Cosme’s tartare is no less ambitious. The kitchen lays cool strip loin over chile-spiked smoked bean puree, and then showers the beef with shavings of cured egg yolk. A waiter tells me the ingredients are meant to, “mimic the flavors of char while keeping everything raw.” As a hat tip to Korean barbecue, it’s paired with a pile of manicured lettuce for wraps.
Just one difference: Cosme charges a lot more than its peers. Listed as an appetizer, the tartare costs $29. That’s more expensive than some of the city’s best burgers.
:no_upscale()/cdn.vox-cdn.com/uploads/chorus_asset/file/8146475/Eater_Feb_2017_Cosme_review_1041.jpg)
When Enrique Olvera opened Cosme, his first stateside restaurant in 2014, the critics were near-unanimous in their praise. I awarded three stars in my review, calling the chef a veritable “corn whisperer” who pushed New Yorkers to think more open-mindedly about how much they’d pay for Mexican fare.
A little over two years later, I’m happy to report that Cosme, led by chef Daniela Soto-Innes, continues to serve some of the city’s most thrilling Mexican fare. This is true even as Soto-Innes readies Atla, the group’s long awaited casual spot. But the prices Cosme charges, while always high, have become somewhat startling in their upward trajectory.
Dos Equis — $7 on the opening menu — now costs $13; it’s the venue’s cheapest draft beer.
Prices are a big reason I’ve been visiting Cosme lately during brunch. I don’t typically brunch — too much nonsense — but here it’s the easiest time for walk-ins. It’s also when you end up spending a heck of a lot less.
But it’s not all about dollars and cents: Brunch is the only service that offers what might be the restaurant’s best and most overlooked dish: a family-sized lamb barbacoa for DIY-tacos.
That lamb, which has largely escaped the limelight, costs $69. Pair that with a basket of housemade pastries — conchas, elephant ears, pain au chocolats — a few glasses of coarse cashew horchata, a lot of coffee, and there’s your three-star brunch date.
If that still seems pretty expensive, consider the following: The duck carnitas, the restaurant’s most famous dish, was $48 after opening, and it’s now $89. It has almost doubled in price.

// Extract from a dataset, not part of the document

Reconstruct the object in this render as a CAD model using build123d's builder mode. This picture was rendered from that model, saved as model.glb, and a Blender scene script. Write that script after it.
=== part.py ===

So brunch it is, which is a heck of a thing. Could you imagine a high-end sushi spot like, say, Ichimura, opening up on Saturday afternoons for more casual fare? Just imagine the think pieces that the culinary cognoscenti would write if Le Bernardin or Jean-Georges or Eleven Madison Park started slinging pastry bloody marys or pastry baskets on the weekends. And yet almost no one seems to think twice when one of the city’s finest and priciest Mexican spots decides to become a touch more accessible and open for a service that food snobs love to malign (You can’t buy “f*ck dinner” t-shirts last I checked.).

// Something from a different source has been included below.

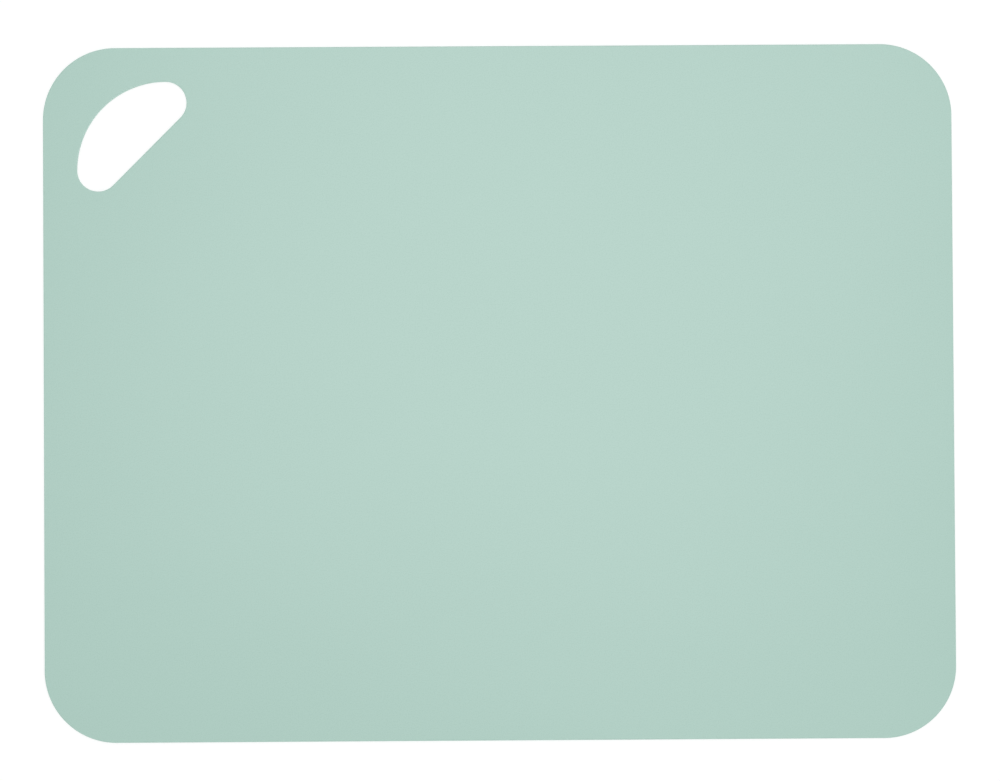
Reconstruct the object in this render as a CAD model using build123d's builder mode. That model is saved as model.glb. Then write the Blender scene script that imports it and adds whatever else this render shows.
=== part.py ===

Just four of the 16 items at brunch rise above $20. These offerings are largely distinct from those on the dinner menu. That means no cobia al pastor — Cosme’s famous achiote-rubbed fish with pineapple puree — and no broccoli tamal with goat ricotta.

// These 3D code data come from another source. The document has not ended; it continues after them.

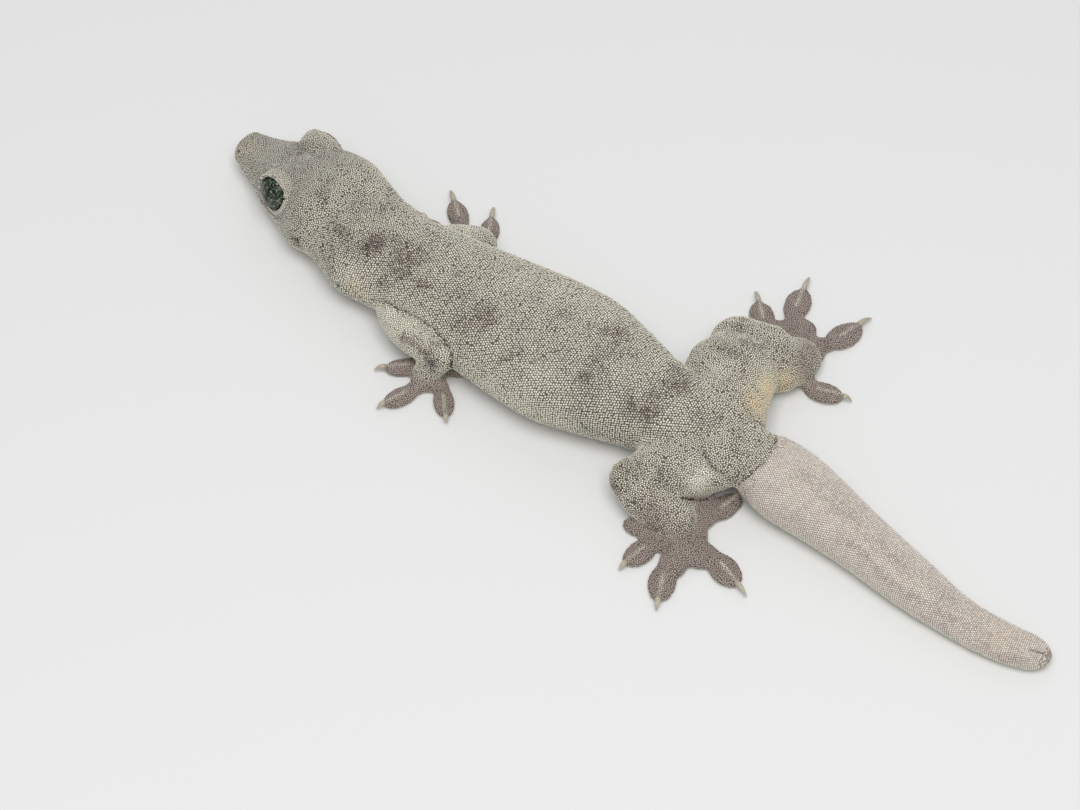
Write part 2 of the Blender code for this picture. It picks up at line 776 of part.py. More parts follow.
def centre_on_floor(collection):
    """Moves the model so that the middle of its outline lies at the origin."""
    points = [vertex.co for obj in collection.objects for vertex in obj.data.vertices]
    middle_x = 0.5 * (min(point.x for point in points) + max(point.x for point in points))
    middle_y = 0.5 * (min(point.y for point in points) + max(point.y for point in points))
    for obj in collection.objects:
        obj.data.transform(Matrix.Translation((-middle_x, -middle_y, 0.0)))


def main():
    clear_scene()
    collection = make_collection("Halmahera giant gecko")
    working = make_collection("Working shapes")
    materials = {
        "skin": make_material("Granular skin", SKIN_GREY, 0.75),
        "tail": make_material("Regrown tail skin", TAIL_BEIGE, 0.7),
        "toes": make_material("Toe skin", TOE_BROWN, 0.7),
        "eye": make_material("Eye", EYE_GREEN, 0.1),
    }
    build_body(collection, working, materials)
    clearance = grown_body(working)
    for limb in LIMBS:
        build_limb(limb, collection, working, materials, clearance)
    remove_objects([clearance])
    bpy.data.collections.remove(working)
    centre_on_floor(collection)


main()
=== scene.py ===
import math

import bmesh
import bpy
import numpy as np
from mathutils import Matrix, Vector
from mathutils.bvhtree import BVHTree
from mathutils.kdtree import KDTree


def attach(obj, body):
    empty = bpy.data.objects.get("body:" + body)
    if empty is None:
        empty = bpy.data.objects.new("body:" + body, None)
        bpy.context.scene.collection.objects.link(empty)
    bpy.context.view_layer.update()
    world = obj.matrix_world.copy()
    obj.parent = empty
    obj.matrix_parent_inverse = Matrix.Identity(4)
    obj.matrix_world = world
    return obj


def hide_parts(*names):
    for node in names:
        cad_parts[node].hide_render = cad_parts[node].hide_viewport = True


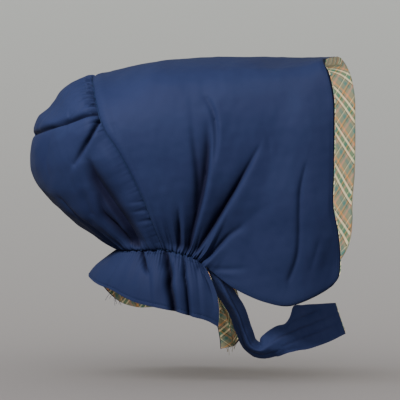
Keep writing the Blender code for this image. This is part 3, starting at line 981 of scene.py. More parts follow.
class Painter:
    """Builds one material's nodes."""

    def __init__(self, name: str) -> None:
        """Make the material and keep its shader.

        Args:
            name: Name of the material.
        """
        self.material = bpy.data.materials.new(name)
        self.material.use_nodes = True
        self.tree = self.material.node_tree
        self.shader = self.tree.nodes["Principled BSDF"]

    def node(self, kind: str, settings: Optional[dict[str, Any]] = None,
             sockets: Optional[dict[Union[str, int], Any]] = None) -> bpy.types.Node:
        """Add one node.

        Args:
            kind: Type of the node.
            settings: Attributes, set first; stops is a ramp's list of place and colour.
            sockets: Values or links by socket name or number.

        Returns:
            The node.
        """
        node = self.tree.nodes.new(kind)
        for key, value in (settings or {}).items():
            if key == "stops":
                self._set_stops(node.color_ramp, value)
            else:
                setattr(node, key, value)
        for key, value in (sockets or {}).items():
            self.feed(node.inputs[key], value)
        return node

    @staticmethod
    def _set_stops(ramp: bpy.types.ColorRamp, stops: Sequence[tuple[float, tuple]]) -> None:
        """Give a ramp its stops, with hard steps between them.

        Args:
            ramp: The ramp.
            stops: Places and colours.
        """
        ramp.interpolation = "CONSTANT"
        while len(ramp.elements) < len(stops):
            ramp.elements.new(0.5)
        for element, (place, colour) in zip(ramp.elements, stops):
            element.position = place
            element.color = (*colour, 1.0)

    def feed(self, socket: bpy.types.NodeSocket, value: Any) -> None:
        """Give a socket a number, a colour or a link.

        Args:
            socket: The socket.
            value: What it gets.
        """
        if isinstance(value, Value):
            value = value.socket
        if isinstance(value, bpy.types.NodeSocket):
            self.tree.links.new(value, socket)
        elif isinstance(value, (tuple, list)) and socket.type == "RGBA" and len(value) == 3:
            socket.default_value = (*value, 1.0)
        else:
            socket.default_value = value

    def math(self, operation: str, *parts: Union[Value, Number]) -> Value:
        """Return the result of a Math node.

        Args:
            operation: What the node does.
            parts: What it does it with.

        Returns:
            The result.
        """
        sockets = dict(enumerate(parts))
        made = self.node("ShaderNodeMath", {"operation": operation}, sockets)
        return Value(self, made.outputs[0])

    def mix(self, share: Union[Value, Number], first: Any, second: Any) -> bpy.types.NodeSocket:
        """Return a mix of two colours."""
        made = self.node("ShaderNodeMix", {"data_type": "RGBA"}, {0: share, 6: first, 7: second})
        return made.outputs[2]

    def cloth(self) -> tuple[Value, Value, bpy.types.NodeSocket]:
        """Return the two cloth coordinates in millimetres and their vector.

        Returns:
            Across, along and both.
        """
        made = self.node("ShaderNodeAttribute", {"attribute_name": "cloth"})
        split = self.node("ShaderNodeSeparateXYZ", sockets={0: made.outputs["Vector"]})
        return Value(self, split.outputs[0]), Value(self, split.outputs[1]), made.outputs["Vector"]

    def hollow(self) -> Value:
        """Return the painted crease shade, from 0 on open cloth to 1 deep in a fold."""
        made = self.node("ShaderNodeAttribute", {"attribute_name": "hollow"})
        return Value(self, made.outputs["Fac"])

    def place(self) -> bpy.types.NodeSocket:
        """Return the place on the object in metres."""
        return self.node("ShaderNodeTexCoord").outputs["Object"]

    def noise(self, where: bpy.types.NodeSocket, scale: float, detail: float,
              roughness: float) -> Value:
        """Return a soft noise between 0 and 1.

        Args:
            where: Places to read it.
            scale: How many lumps to a unit.
            detail: How many finer layers.
            roughness: Strength of those.

        Returns:
            The noise.
        """
        made = self.node("ShaderNodeTexNoise", sockets={
            "Vector": where, "Scale": scale, "Detail": detail, "Roughness": roughness})
        return Value(self, made.outputs[0])

    def bump(self, height: Value, distance: float, strength: float) -> None:
        """Feed a bump in metres into the shader's normal.

        Args:
            height: Share of the height.
            distance: Height in metres.
            strength: Strength of the bump.
        """
        made = self.node("ShaderNodeBump", sockets={
            "Height": height, "Distance": distance, "Strength": strength})
        self.feed(self.shader.inputs["Normal"], made.outputs[0])

    def sockets(self, **values: Any) -> None:
        """Set the shader's own sockets by name, with _ for a space."""
        for key, value in values.items():
            self.feed(self.shader.inputs[key.replace("_", " ")], value)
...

But you can still get the majestic uni tostada with bone marrow. And the enfrijolada — the elegant bean terrine that was a star of the dinner menu — is now exclusively offered on Saturdays and Sundays. The kitchen surgically snips hoja santa, an anise-flavored herb, into a giant circle, mimicking the shape of the tortilla that it’s served on. This is surrounded by a moat of mole-like bean sauce that delivers notes of sweet-bitter heat for a solid 30 seconds after each bite. The ingredients are humble, but the flavors, regal.
Other dishes are the exclusive domain of brunch: the $8 mushroom quesadillas, and a $13 chorizo and egg sope. For the latter dish, the kitchen deploys paprika-laced pork and runny yolk to highlight, not distract from, the main event: A fried disc of masa that tastes like sun-baked corn. The sope is very, very good.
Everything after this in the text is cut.